Notes : 1 – Je ne peux m’empêcher de citer cette incise : « (Je vois : ce n’est pas une figure de style théorique, la conclusion d’une démonstration objective. Les sautes, les trous, les approximations, les hésitations, les certitudes abruptes, les miroitements trompeurs de la spontanéité de ce texte indiquent assez, me semble-t-il, que c’est un personnage de fiction qui marche depuis le Quatorze Juillet jusqu’à La République, donc que ce qui s’écrit ici est le fait d’un être subjectif. Ce texte n’est pas une critique de film, je n’ai rien à prouver. Je dis ce que je dis.
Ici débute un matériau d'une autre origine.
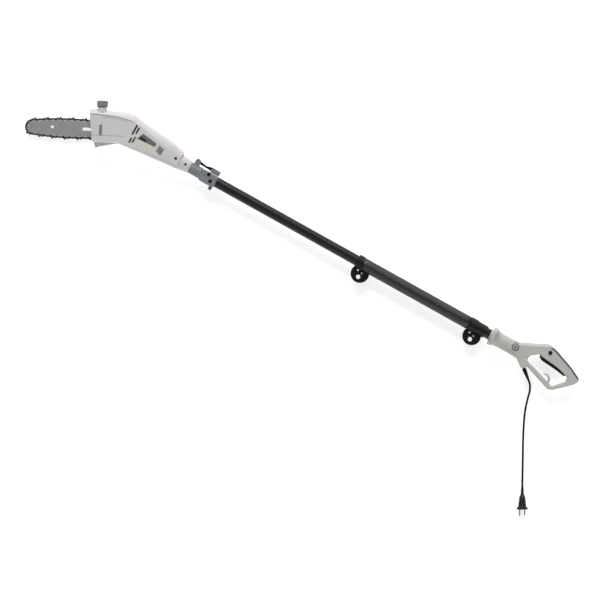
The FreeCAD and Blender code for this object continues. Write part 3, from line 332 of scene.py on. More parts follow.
def draw_brushed(tree: Tree, given: Sockets) -> Sockets:
    """Metal with drawn or ground streaks, light scratches and a few stains.

    Args:
        tree: the group's tree.
        given: the group's input sockets by name.

    Returns:
        A socket for each of the group's outputs.
    """
    place = tree.add("ShaderNodeTexCoord").outputs["Object"]
    turned = tree.add("ShaderNodeMapping", {"vector_type": "POINT"}, Vector=place)
    tree.feed(turned.inputs["Rotation"], given["Turn"])
    stretched = tree.add("ShaderNodeVectorMath", {"operation": "MULTIPLY"})
    tree.feed(stretched.inputs[0], turned.outputs[0])
    tree.feed(stretched.inputs[1], given["Stretch"])
    streak = tree.add("ShaderNodeTexNoise", Vector=stretched.outputs[0], Scale=24.0, Detail=5.0,
                      Roughness=0.65)
    stain = tree.add("ShaderNodeTexNoise", Vector=place, Scale=55.0, Detail=5.0, Roughness=0.6)
    scratch = tree.add("ShaderNodeTexNoise", Vector=stretched.outputs[0], Scale=90.0, Detail=2.0,
                       Roughness=0.5)
    tint = tree.ramp(streak.outputs["Fac"], 0.3, 0.7, -1.0, 1.0)
    value = tree.maths("MULTIPLY_ADD", tint, given["Streak"], 1.0)
    shade = tree.add("ShaderNodeHueSaturation", Color=given["Colour"], Value=value)
    stained = tree.maths("MULTIPLY", tree.ramp(stain.outputs["Fac"], 0.52, 0.72), given["Stain"])
    colour = tree.mixed(stained, shade.outputs["Color"], given["Stain Colour"])
    lines = tree.maths("MULTIPLY", tree.ramp(scratch.outputs["Fac"], 0.62, 0.7), given["Scratch"])
    colour = tree.mixed(lines, colour, given["Scratch Colour"])
    gloss = tree.maths("MULTIPLY_ADD", tint, 0.06, given["Roughness"])
    gloss = tree.maths("MULTIPLY_ADD", stained, 0.2, gloss)
    return {"Colour": colour, "Roughness": gloss, "Height": streak.outputs["Fac"]}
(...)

Je vois). » 2 – Steeve McQueen, reçu le Turner Prize en 1999. En plus de ses courts métrages, il a réalisé plusieurs films : Hunger, Shame, Twelve years a Slave et Widows pour lesquels il a été récompensé de nombreuses fois entre autres par une caméra d’or au Festival de Cannes pour Hunger et un Oscar pour Twelve Years a Slave. 2 – Ce sont les couleurs du drapeau britannique

Small Axe est une collection de films écrits et réalisés par Steve McQueen et diffusés en 2020 sur la BBC. Elle est interprétée notamment par : Letitia Wright, Malachi Kirby, Shaun Parkes, Rochenda Sandall (Mangrove), Alex Jennings Jack Lowden, Sheyi Cole ( Alex ), Michael Ward, Amarah-Jae St. Aubyn, Kedar Williams-Stirling (Lovers Rock) John Boyega (Red, White and Blue), Kenyah Sandy, Sharlene Whyte, Tamara Lawrance, Josette Simon, Naomi Ackie (Education).